Artwork by Paul Archibald Caron,  Hotel Tadoussac

Paul A. Caron
Hotel Tadoussac

oil on canvas
signed lower right
10.75 x 8.75 ins ( 27.3 x 22.2 cms )

Auction Estimate: $1,500.00$1,200.00 - $1,500.00

Price Realized $1,495.00
Sale date: May 25th 2017

Provenance:
Gift of the Artist to Hotel Tadoussac (1930s)
Frederick Brown, hotel manager (circa 1930-1952)
By descent to the current Private Collection, Quebec
Literature:
“French Canada Pictures of Paul Caron,” Montreal Daily Star, December 13, 1933
The Quebec town of Tadoussac dates back as far as Jacques Cartier's September 1535 arrival to the American continent.
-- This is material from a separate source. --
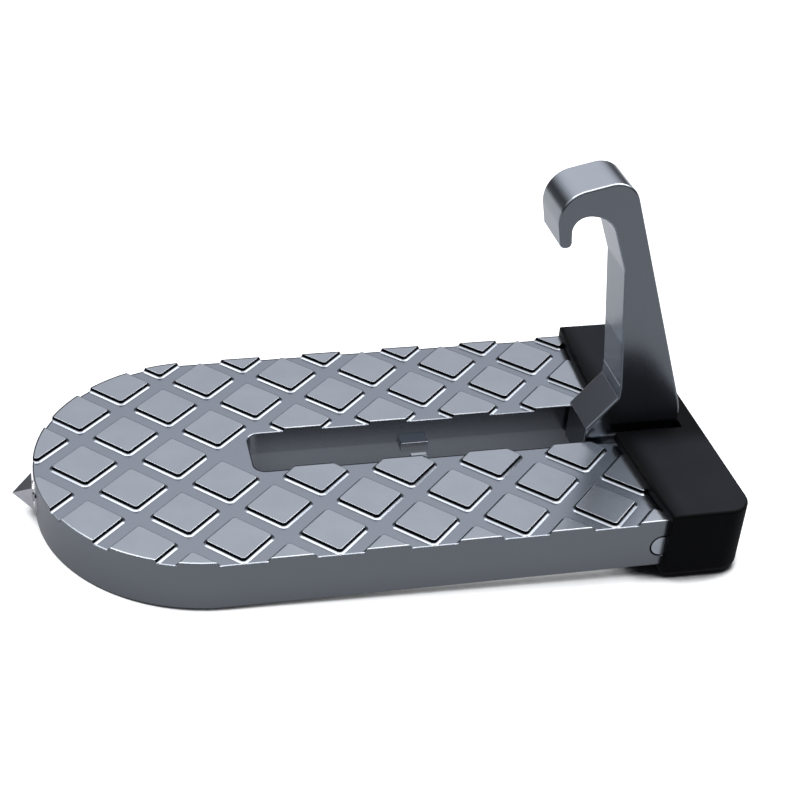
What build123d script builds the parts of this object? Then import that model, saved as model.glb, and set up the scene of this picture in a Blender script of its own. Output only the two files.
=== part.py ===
from build123d import *
from math import acos, atan2, ceil, cos, degrees, hypot, radians, sin, tan
import os

# A fold-up car door step: a cast pedal with a hinged striker hook, a rubber boot and a glass hammer.
# Millimetres. The hook's throat drops over the door latch striker, the boot leans on the door sill.
# X runs from the hammer nose (-) to the boot (+), Z is up, the origin is at the bottom centre.

# Pedal casting
pedal_width = 84.0
pedal_height = 13.4
shoulder_length = 151.0
tongue_inset = 2.0
outer_wall = 3.0
plate_thickness = 2.4
rib_thickness = 1.8
rib_pitch = 24.0
rib_depth = 4.0
side_rib_offset = 25.5
pocket_corner_radius = 1.2
tongue_rear_wall = 2.0

# Raised lozenges of the tread
lozenge_pitch = 22.3
lozenge_side = 11.7
lozenge_height = 1.0
lozenge_draft = 20.0
lozenge_corner_radius = 1.1
first_lozenge_x = 12.3

# Slot that takes the folded hook
head_clearance = 14.4
slot_width = 16.0
slot_corner_radius = 3.0
slot_wall = 2.8
heel_clearance = 0.25

# Hinge
pin_diameter = 6.0
pin_to_shoulder = 3.6
pin_drop = 7.7
pin_seat_clearance = 0.02
pin_running_clearance = 0.05
pin_beam_width = 12.0
pin_end_recess = 0.2
pin_end_chamfer = 0.4
washer_diameter = 11.0
side_play = 0.05

# Hook arm, its corners measured from the hinge pin along X and Z
hook_thickness = 13.0
hook_fillet = 0.5
foot_radius = 5.4
toe_x = -8.6
toe_low_z = -1.0
toe_high_z = 10.2
toe_radius = 2.0
knee_x = -1.15
knee_low_z = 19.2
knee_high_z = 22.7
kink_x = -5.15
kink_z = 56.0
kink_radius = 3.0
neck_lean = 20.0
throat_top_z = 71.3
throat_back_radius = 7.5
throat_front_radius = 3.7
nib_inside_x = -20.25
nib_inside_lean = 6.0
nib_outside_x = -24.8
nib_outside_low_x = -22.3
nib_low_z = 63.35
nib_radius = 1.2
crown_front_z = 76.44
crown_slope = 13.0
crown_front_radius = 7.5
crown_back_radius = 6.5
heel_x = 17.05
heel_z = 12.4
back_lean = 18.8
heel_radius = 18.0
heel_low_x = 14.8
heel_low_z = 4.6
heel_low_radius = 2.5

# Catches cast into the slot: a ledge under the folded shank and a lip beside its back
ledge_setback = 50.0
ledge_length = 7.2
ledge_height = 2.5
ledge_reach = 2.2
ledge_clearance = 0.15
lip_setback = 52.6
lip_length = 4.1
lip_height = 3.0
lip_clearance = 0.2
lip_bite = 0.4

# Rubber boot
boot_side = 1.6
boot_top = 2.3
boot_floor = 3.4
boot_rear = 3.4
boot_overlap = 2.8
boot_bow = 2.2
boot_corner_radius = 6.0
boot_top_fillet = 0.8
boot_bottom_fillet = 2.0
boot_slot_clearance = 0.4
boot_floor_notch = 8.0

# Boot screws
screw_spacing = 54.0
screw_diameter = 3.5
screw_depth = 8.0
screw_head_diameter = 7.0
screw_head_height = 1.7
screw_head_recess = 0.4
screw_clearance = 0.05
screw_boss_wall = 2.4
cross_recess_width = 1.1
cross_recess_length = 4.0
cross_recess_depth = 0.9

# Hammer tip
tip_length = 5.4
tip_blunt_share = 0.98
tip_diagonal = 10.4
tip_collar_diameter = 11.2
tip_collar_height = 0.6
tip_axis_drop = 7.1
tip_shank_diameter = 5.0
tip_shank_length = 11.0
tip_clearance = 0.05
tip_boss_wall = 3.0
tip_boss_spare = 1.5

hook_half = hook_thickness / 2


def tangent_point(x, z, radius, side):
    """Point where the line from x, z touches a circle about the pin, side 1 or -1 choosing which."""
    turn = degrees(atan2(z, x)) + side * degrees(acos(radius / hypot(x, z)))
    return (radius * cos(radians(turn)), radius * sin(radians(turn)))


def meeting_point(x1, z1, angle1, x2, z2, angle2):
    """Point where two lines meet, each given by a point and an angle in degrees."""
    a1 = radians(angle1)
    a2 = radians(angle2)
    reach = ((x2 - x1) * sin(a2) - (z2 - z1) * cos(a2)) / sin(a2 - a1)
    return (x1 + reach * cos(a1), z1 + reach * sin(a1))


def hook_profile():
    """Side profile of the hook in the X-Z plane, with the hinge pin at the origin."""
    throat_back = meeting_point(kink_x, kink_z, 90 + neck_lean, 0, throat_top_z, 0)
    nib_inside_low_x = nib_inside_x + (throat_top_z - nib_low_z) * tan(radians(nib_inside_lean))
    crown_back = meeting_point(nib_outside_x, crown_front_z, crown_slope, heel_x, heel_z, 90 + back_lean)
    foot_back = tangent_point(heel_low_x, heel_low_z, foot_radius, -1)
    foot_toe = tangent_point(toe_x, toe_low_z, foot_radius, 1)
    corners = [
        (foot_back, 0),
        ((heel_low_x, heel_low_z), heel_low_radius),
        ((heel_x, heel_z), heel_radius),
        (crown_back, crown_back_radius),
        ((nib_outside_x, crown_front_z), crown_front_radius),
        ((nib_outside_low_x, nib_low_z), nib_radius),
        ((nib_inside_low_x, nib_low_z), nib_radius),
        ((nib_inside_x, throat_top_z), throat_front_radius),
        (throat_back, throat_back_radius),
        ((kink_x, kink_z), kink_radius),
        ((knee_x, knee_high_z), 0),
        ((knee_x, knee_low_z), 0),
        ((toe_x, toe_high_z), 0),
        ((toe_x, toe_low_z), toe_radius),
        (foot_toe, 0),
    ]
    points = [point for point, radius in corners]
    sides = FilletPolyline(*points, radius=[radius for point, radius in corners[1:-1]])
    foot = ThreePointArc(foot_toe, (0, -foot_radius), foot_back)
    return make_face([sides, foot])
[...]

The fur trade began in the early 1600s; Tadoussac served as the first trading post established in the territory of Canada as well as the first ocean port on the St. Lawrence Valley. Following a thriving lumber industry in the 1800s, the construction of Hotel Tadoussac in 1864 marks the emergence of Tadoussac as a vacation destination. Paul Caron created this canvas when he visited the popular summer destination in the 1930s. The painting was presented to the hotel as a gift, and then passed down to the current owner through a relative, who was the manager of Hotel Tadoussac during the 1930s and 1940s. The artwork illustrates and documents this historical piece of architecture just prior to its demolition in 1941 (it has since been rebuilt in a similar style). This charming oil painting, full of intricate details depicting the joys of summer vacation, exemplifies Paul Caron's excellent portrayals of Quebec urban and rural life. A 1933 “Montreal Daily Star” review of Caron's work declares that “...There are no pictures which give a better idea of a certain side of the life of French Canada.”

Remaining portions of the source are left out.